Georeactor Blog
RSS FeedLLaMA 3 now with Nucleotide BioTokens
After my nucleotide-level LLaMA failed to finetune on tasks, I started over with
'biotokens', which I've created as ∎A, ∎C, ∎G, and ∎T. The leading character is the 'QED' symbol from the math Unicode block. The LoRA needs to be extended to
include embed_tokens as in the PEFT library example. I also changed some LoRA parameters for more finetunable params.
To fit more params on an L4 GPU, I had to cut back on batches (batch size 1, context 8,000 tokens, ~7,000 biotokens per example). I'm still using the kañiwa genome and GradientAI/Crusoe extended-context LLaMA (they updated the model in the past ~10 days).
Model / Readme: https://huggingface.co/monsoon-nlp/llama3-biotokenpretrain-kaniwa
Training Notebook: https://colab.research.google.com/drive/1FKA3p_jnfRHYd-hqJdYmKn8MQpxec0t5?usp=sharing
Inference Notebook (examples with and without biotokens): https://colab.research.google.com/drive/1oRS6tvRJNveXw71PscIehFwc0EQvfTcU?usp=sharing
When finetuning on the Long non-coding RNA task, this slightly improved accuracy with 3 more correct answers on the test set (so it's no longer just YES-ing everything...). With 2-shot, the accuracy goes down? https://colab.research.google.com/drive/10OHqe29cFeZGk4Fhb-yPnWkiAMsR8tZr
Thoughts
- With 7,000 tokens x 280 steps, it's seeing 2 million nucleotide tokens in three hours of training. In print that's 700–1000 pages, but it's only ~0.5% of the genome (about 4.5% of one chromosome) - not a ton compared to all of plantkind. If I can look at probabilities and it's actually doing some work on DNA tasks, then it could use some GPU-hours to make it work.
- One of the issues with using a mainstream LLM trainer is that we're training for next-token probability.

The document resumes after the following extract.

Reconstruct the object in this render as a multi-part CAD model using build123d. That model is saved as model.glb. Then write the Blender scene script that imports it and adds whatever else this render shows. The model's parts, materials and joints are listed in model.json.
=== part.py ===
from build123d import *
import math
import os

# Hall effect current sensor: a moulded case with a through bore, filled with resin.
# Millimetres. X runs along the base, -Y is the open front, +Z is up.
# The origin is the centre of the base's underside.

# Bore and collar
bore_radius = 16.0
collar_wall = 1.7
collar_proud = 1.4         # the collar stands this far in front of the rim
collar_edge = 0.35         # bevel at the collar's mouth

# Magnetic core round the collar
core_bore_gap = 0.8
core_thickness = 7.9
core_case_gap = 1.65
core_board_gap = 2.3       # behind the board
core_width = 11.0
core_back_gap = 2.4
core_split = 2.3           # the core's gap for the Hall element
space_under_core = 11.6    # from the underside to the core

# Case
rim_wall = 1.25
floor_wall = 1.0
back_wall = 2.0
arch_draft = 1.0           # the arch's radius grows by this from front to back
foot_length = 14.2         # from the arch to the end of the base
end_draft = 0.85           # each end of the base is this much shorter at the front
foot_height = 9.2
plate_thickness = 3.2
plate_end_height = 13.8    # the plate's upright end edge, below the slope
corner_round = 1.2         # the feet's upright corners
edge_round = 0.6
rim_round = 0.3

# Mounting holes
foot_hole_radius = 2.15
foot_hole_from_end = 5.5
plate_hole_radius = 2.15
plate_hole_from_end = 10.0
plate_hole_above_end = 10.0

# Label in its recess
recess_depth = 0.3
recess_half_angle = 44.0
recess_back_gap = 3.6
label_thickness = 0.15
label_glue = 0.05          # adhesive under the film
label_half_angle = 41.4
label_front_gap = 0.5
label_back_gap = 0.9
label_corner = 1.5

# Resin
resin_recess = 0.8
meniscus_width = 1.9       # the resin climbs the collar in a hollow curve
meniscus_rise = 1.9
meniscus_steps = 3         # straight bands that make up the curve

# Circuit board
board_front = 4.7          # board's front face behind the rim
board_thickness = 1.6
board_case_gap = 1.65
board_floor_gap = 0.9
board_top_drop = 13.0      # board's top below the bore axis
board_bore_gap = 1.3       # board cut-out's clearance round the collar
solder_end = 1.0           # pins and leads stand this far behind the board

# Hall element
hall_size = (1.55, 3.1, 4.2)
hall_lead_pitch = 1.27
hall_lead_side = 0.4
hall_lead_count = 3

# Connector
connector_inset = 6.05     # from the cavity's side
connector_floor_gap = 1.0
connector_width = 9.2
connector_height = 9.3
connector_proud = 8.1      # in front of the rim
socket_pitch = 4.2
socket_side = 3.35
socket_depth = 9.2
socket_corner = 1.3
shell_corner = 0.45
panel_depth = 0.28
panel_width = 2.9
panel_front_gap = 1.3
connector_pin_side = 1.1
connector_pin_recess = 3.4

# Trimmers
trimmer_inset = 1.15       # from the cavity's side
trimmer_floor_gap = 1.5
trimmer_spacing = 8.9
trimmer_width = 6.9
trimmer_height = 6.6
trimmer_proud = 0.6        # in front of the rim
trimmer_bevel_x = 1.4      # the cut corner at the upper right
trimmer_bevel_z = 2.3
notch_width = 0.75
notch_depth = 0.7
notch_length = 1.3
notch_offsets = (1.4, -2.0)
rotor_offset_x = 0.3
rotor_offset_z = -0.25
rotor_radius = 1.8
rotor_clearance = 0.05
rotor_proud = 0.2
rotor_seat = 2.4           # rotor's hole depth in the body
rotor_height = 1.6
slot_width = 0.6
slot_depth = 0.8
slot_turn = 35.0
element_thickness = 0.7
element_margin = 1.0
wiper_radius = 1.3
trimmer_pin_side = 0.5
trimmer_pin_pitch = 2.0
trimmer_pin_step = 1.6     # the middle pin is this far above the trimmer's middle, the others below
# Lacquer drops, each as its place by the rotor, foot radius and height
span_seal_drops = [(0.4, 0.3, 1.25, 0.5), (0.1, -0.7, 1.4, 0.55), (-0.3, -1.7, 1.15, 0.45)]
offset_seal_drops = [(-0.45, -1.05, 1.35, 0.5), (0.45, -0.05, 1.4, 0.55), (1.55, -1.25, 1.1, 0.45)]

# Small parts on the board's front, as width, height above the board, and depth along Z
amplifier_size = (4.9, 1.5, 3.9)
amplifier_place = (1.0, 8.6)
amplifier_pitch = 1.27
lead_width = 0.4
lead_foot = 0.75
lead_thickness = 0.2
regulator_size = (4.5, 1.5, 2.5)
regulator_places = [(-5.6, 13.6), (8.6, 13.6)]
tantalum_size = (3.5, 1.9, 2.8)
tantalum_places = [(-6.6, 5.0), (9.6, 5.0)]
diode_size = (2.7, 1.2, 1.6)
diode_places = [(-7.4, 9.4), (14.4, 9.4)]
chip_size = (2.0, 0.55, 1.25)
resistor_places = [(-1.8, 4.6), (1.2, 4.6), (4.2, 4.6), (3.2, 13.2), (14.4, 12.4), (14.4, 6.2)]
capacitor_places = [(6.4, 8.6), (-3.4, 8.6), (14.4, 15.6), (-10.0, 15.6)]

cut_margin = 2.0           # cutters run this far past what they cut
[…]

You already get loss way down by learning that the next token in a nucleotide sequence is in {A,C,G,T} and that sequences repeat a lot.
- This sort of continued pretraining works OK with adapting language models to new natural languages and code, but not to DNA. That makes sense if LLM training amplifies previously-seen snippets of language, or there's some transfer learning / universal grammar going on which obviously wouldn't be present in molecules.
- When it comes to image tokenization / multimodal models, we do believe that the vision neurons pick up general shapes and patterns and can learn new features. Maybe that's how DNA biotokens need to work. Or we have a DNA model generate an embedding that we drop into the model input somehow.
- Even if these baby CoLab models don't work, people will eventually make better ones. We could create ""win-frastructure"" - Q&A benchmarks, train-test-eval splits, tasks to find disease resistance genes, and have an evaluation to confirm future bio LLMs can use tools and learn tasks.
At this point I've got two weeks to polish up work for CSV Conf. The presentation has a time limit, so I should explain the existing research (AgroNT, Hyena, Evo, Caduceus) and what tasks exist for them, then mention a mix of hits (protein embeddings) and half-baked stuff (biotokens) from my project.
After the conference maybe I'm finetuning AgroNT and Mamba models, parsing new sources for the GreenBeing dataset, or going back to exploit code-generation models. IDK
Bonus: I ran into an issue with lm-eval-harness and LoRAs that add tokens, so I proposed a bug-fix.